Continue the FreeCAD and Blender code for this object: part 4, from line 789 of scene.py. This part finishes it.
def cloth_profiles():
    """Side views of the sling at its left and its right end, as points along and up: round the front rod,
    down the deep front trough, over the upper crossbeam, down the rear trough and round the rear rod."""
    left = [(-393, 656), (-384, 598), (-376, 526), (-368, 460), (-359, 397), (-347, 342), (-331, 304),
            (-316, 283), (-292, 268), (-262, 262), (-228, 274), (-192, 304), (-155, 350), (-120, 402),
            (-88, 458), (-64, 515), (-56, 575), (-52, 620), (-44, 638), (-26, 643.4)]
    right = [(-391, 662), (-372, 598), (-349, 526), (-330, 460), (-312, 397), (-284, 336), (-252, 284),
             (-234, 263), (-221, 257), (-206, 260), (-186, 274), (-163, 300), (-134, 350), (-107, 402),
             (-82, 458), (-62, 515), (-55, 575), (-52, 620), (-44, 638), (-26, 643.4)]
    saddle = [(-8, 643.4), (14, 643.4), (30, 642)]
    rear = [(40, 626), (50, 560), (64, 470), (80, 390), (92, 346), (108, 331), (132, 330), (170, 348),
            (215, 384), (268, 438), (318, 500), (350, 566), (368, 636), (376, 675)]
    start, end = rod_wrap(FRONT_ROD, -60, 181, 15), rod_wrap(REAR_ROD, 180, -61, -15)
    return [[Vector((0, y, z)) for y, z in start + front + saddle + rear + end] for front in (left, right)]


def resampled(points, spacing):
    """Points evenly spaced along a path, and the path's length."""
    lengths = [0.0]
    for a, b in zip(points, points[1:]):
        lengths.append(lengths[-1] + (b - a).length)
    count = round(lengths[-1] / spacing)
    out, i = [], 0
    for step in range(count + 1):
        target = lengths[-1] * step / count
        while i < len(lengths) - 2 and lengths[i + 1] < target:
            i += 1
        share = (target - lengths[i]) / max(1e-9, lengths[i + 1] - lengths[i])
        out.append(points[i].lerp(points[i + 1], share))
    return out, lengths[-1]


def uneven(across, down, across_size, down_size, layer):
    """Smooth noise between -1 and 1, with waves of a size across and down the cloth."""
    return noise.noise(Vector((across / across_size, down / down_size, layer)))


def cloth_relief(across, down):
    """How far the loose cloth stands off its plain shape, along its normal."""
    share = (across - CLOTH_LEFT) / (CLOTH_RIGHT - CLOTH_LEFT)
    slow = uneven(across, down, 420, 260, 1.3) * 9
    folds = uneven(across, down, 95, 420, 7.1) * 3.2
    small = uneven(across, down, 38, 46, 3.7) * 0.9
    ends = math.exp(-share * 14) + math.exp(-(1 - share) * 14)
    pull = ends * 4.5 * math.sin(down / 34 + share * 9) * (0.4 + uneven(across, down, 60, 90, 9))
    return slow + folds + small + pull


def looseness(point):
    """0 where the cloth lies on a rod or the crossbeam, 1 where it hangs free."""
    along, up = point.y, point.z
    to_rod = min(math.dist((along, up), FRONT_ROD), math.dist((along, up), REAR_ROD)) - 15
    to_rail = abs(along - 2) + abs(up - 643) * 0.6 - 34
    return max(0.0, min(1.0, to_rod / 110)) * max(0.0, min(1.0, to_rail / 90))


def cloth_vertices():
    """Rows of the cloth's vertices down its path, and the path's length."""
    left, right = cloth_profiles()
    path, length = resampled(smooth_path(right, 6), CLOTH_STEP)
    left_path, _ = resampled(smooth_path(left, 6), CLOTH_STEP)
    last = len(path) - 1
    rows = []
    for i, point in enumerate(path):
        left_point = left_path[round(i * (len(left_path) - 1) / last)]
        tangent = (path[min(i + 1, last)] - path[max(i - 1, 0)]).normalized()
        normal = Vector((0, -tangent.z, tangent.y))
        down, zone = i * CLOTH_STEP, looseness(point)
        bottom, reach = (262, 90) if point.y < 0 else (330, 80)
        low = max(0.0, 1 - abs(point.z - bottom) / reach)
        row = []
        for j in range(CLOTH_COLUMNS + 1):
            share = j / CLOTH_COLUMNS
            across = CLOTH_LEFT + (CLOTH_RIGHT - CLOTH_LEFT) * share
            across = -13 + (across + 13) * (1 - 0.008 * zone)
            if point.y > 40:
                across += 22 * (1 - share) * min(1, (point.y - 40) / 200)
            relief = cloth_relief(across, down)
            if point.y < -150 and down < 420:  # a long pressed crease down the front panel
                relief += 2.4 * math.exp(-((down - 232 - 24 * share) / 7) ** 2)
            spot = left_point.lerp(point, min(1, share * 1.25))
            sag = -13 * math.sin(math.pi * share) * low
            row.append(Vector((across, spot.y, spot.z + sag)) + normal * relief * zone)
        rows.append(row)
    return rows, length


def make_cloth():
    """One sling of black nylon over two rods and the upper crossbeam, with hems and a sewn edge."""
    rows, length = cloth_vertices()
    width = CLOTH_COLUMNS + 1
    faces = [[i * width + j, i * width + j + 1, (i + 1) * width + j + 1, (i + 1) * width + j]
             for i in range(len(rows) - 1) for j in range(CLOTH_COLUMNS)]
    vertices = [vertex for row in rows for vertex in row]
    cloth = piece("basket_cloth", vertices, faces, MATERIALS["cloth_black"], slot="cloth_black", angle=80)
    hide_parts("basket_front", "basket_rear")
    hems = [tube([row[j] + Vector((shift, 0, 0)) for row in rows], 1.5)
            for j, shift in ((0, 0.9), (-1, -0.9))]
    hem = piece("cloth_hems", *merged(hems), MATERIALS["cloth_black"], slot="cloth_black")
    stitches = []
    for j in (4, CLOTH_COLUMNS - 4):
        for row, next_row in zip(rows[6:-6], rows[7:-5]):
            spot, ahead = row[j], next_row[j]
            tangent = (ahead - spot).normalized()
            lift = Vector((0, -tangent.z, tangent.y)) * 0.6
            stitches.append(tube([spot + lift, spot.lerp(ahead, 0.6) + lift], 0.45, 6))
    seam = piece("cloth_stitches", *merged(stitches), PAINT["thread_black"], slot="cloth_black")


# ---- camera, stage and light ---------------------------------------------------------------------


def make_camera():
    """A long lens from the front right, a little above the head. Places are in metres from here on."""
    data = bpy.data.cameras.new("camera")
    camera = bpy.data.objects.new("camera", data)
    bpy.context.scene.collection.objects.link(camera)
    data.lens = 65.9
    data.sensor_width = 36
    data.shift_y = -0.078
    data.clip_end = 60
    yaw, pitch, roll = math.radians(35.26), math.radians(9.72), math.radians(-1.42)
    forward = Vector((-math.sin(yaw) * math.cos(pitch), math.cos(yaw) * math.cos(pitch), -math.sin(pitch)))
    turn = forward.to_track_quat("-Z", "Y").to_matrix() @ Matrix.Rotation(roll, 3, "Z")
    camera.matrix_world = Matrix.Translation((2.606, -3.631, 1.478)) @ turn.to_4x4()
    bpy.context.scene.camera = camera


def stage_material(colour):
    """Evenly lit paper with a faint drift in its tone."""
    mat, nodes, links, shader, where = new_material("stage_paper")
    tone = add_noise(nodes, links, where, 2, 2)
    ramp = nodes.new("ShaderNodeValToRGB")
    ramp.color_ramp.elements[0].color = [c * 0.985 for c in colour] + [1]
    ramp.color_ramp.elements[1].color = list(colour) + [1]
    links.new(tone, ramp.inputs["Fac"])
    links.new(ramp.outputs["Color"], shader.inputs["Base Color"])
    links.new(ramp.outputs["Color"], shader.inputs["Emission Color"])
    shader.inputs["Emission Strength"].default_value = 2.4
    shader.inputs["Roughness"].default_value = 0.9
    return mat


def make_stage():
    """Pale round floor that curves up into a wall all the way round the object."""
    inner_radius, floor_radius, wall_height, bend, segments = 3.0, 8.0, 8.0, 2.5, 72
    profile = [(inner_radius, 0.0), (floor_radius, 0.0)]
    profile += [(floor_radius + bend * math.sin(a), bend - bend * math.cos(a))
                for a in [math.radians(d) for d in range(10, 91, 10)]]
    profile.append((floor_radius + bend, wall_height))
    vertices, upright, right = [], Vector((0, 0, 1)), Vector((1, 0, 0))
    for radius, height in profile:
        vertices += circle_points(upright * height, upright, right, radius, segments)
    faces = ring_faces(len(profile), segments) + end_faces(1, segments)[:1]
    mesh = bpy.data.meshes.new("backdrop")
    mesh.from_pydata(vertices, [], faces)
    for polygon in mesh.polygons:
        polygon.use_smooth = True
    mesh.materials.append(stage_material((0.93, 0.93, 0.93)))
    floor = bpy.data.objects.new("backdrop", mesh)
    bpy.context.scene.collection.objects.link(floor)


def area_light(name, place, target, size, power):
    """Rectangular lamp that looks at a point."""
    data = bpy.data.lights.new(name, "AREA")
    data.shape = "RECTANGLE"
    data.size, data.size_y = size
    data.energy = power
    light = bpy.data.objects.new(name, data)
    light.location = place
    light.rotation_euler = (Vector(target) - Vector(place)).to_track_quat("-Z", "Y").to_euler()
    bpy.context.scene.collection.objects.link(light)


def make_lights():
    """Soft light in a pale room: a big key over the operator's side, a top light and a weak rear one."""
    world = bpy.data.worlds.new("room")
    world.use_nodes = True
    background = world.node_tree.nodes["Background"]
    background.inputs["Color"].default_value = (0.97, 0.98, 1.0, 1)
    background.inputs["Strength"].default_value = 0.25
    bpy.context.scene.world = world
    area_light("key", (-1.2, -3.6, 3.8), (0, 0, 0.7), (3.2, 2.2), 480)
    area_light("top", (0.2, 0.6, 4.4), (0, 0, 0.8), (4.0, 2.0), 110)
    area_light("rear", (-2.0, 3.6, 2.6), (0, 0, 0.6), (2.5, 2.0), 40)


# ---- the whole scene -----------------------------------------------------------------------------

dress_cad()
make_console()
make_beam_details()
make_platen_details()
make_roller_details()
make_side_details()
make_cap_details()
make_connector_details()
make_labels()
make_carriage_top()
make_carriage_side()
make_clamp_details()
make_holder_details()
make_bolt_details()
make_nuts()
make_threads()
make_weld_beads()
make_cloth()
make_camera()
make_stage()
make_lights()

* * *

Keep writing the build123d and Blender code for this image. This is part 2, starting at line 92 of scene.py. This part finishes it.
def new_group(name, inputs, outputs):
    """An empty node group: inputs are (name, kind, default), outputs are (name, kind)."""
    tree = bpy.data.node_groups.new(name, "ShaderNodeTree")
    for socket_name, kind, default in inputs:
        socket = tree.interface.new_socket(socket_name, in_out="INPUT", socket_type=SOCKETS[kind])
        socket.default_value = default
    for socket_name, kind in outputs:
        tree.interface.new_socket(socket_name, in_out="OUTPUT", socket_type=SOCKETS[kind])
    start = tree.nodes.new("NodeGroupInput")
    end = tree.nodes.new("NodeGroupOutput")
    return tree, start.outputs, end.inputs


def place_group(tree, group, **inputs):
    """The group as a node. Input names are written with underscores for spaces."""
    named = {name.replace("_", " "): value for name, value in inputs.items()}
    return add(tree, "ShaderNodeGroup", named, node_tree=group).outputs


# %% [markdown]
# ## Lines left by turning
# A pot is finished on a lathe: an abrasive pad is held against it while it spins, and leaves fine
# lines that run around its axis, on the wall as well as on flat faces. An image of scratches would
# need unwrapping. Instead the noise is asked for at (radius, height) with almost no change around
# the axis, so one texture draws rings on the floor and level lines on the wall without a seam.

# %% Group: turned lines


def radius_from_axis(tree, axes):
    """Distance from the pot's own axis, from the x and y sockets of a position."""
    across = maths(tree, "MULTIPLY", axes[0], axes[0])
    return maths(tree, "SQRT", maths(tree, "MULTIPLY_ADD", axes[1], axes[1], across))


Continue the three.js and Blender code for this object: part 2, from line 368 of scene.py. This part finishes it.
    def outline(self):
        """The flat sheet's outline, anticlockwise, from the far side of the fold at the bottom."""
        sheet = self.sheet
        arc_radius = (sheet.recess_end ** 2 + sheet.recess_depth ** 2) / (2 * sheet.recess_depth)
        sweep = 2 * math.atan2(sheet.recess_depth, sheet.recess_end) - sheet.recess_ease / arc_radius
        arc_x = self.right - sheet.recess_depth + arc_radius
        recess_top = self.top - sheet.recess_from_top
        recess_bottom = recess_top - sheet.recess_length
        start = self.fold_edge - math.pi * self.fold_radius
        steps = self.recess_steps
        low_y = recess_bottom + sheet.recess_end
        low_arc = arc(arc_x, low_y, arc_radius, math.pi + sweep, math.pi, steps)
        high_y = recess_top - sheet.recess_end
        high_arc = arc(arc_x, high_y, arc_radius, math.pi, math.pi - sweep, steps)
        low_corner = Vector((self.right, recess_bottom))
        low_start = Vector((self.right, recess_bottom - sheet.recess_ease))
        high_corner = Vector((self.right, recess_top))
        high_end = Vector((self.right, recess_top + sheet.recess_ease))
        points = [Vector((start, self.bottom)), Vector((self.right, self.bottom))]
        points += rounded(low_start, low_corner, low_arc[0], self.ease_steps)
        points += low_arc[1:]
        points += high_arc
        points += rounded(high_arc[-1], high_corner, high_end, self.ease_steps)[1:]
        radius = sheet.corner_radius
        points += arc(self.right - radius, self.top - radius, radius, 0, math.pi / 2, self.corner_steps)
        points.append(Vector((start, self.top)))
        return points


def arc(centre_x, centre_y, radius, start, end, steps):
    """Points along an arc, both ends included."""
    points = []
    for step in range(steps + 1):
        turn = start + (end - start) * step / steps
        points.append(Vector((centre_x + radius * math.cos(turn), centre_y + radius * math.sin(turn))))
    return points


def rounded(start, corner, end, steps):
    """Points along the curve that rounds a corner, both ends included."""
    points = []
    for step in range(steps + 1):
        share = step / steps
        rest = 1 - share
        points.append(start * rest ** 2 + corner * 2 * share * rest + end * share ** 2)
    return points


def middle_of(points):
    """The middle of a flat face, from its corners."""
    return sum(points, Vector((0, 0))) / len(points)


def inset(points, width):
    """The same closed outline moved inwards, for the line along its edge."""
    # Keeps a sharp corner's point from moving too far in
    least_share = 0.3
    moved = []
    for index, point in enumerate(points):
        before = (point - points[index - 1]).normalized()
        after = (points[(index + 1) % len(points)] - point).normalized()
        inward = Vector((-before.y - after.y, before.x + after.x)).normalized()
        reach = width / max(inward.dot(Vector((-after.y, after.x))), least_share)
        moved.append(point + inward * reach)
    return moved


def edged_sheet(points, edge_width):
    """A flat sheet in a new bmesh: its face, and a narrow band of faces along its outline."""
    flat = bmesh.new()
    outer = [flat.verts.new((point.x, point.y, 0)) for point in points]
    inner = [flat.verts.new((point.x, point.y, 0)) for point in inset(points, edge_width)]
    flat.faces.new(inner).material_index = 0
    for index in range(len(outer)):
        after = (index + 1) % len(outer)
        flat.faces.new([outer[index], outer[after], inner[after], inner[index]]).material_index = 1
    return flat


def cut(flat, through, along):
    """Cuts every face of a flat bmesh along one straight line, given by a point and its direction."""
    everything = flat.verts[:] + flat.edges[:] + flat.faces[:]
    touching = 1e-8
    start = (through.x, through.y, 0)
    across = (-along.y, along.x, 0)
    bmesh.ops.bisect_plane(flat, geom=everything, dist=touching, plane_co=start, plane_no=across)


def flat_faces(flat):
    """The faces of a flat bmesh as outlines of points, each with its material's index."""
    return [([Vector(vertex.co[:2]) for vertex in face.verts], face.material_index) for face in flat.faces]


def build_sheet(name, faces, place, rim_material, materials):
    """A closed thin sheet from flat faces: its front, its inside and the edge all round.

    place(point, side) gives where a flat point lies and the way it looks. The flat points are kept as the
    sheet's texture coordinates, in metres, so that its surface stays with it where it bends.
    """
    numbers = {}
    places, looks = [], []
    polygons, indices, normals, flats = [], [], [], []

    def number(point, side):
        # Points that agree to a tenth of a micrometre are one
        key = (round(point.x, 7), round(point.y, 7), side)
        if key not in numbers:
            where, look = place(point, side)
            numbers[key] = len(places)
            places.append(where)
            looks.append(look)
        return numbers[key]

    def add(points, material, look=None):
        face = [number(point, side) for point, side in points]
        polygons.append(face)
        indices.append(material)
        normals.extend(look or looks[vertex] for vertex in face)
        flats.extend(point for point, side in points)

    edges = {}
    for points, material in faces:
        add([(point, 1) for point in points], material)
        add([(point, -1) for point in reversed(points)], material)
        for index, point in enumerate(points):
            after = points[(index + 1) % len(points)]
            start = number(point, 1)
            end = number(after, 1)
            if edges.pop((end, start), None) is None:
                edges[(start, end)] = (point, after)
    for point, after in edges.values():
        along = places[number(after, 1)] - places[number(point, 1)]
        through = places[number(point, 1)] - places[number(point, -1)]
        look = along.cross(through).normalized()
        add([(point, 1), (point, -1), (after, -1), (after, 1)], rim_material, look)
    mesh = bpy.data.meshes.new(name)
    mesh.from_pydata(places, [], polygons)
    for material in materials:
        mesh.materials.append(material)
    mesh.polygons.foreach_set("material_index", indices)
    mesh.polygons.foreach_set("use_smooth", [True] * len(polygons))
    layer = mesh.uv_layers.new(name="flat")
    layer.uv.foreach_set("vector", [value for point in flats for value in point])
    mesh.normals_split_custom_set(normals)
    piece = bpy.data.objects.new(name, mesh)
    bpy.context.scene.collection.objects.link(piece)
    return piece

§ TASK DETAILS
Go through the material and select each line with the string "Blender" in it.

§ SOLVED PROBLEM
Continue the FreeCAD and Blender code for this object: part 4, from line 789 of scene.py. This part finishes it.
Keep writing the build123d and Blender code for this image. This is part 2, starting at line 92 of scene.py. This part finishes it.
Continue the three.js and Blender code for this object: part 2, from line 368 of scene.py. This part finishes it.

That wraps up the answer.